If you could have one couple throughout all of history get married at The Foundry, who would it be?
I love this question and will keep thinking about it after giving you my answer. But right now, the first thought is my own children. I cannot imagine a more beautiful gift than honoring what my parents have created by having my children walk down the aisle in their own wedding at The Foundry.
What advice do you have for our readers who are thinking about starting their own business?
People are your best resource. From the start, we have had an amazing team working for us. I truly believe that your success is dependent on how happy your staff is – their attitude reflects in every aspect of the business. By maintaining a positive and supportive work environment where your team’s needs are met, creativity will flourish. At the end of the day, your business is only as good as the people who work for you.

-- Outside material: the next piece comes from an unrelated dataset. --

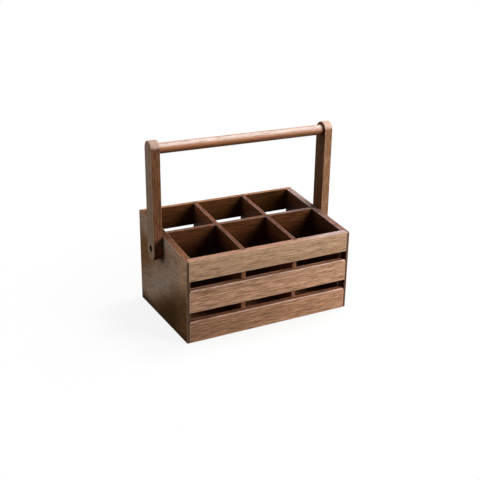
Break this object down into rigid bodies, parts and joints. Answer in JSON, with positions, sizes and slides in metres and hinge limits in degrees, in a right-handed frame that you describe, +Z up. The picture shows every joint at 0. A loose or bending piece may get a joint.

How do you stay creatively inspired?
The vendors who come through The Foundry are always inspiring me. After working on about 1,000 weddings in my lifetime, I continue to be surprised. New York City is a melting pot of creative, forward-thinking people. I also love to travel and get a lot of ideas from seeing how venues in other countries use space and think outside of the box.
You finally have a day off. How do you spend it?
I have two speeds. You can either find me continuing to be the host. My husband and I love to entertain, making a 5-course meal for 20 of our friends and family is typical. My second speed is basically comatose on the couch binge-watching murder mysteries.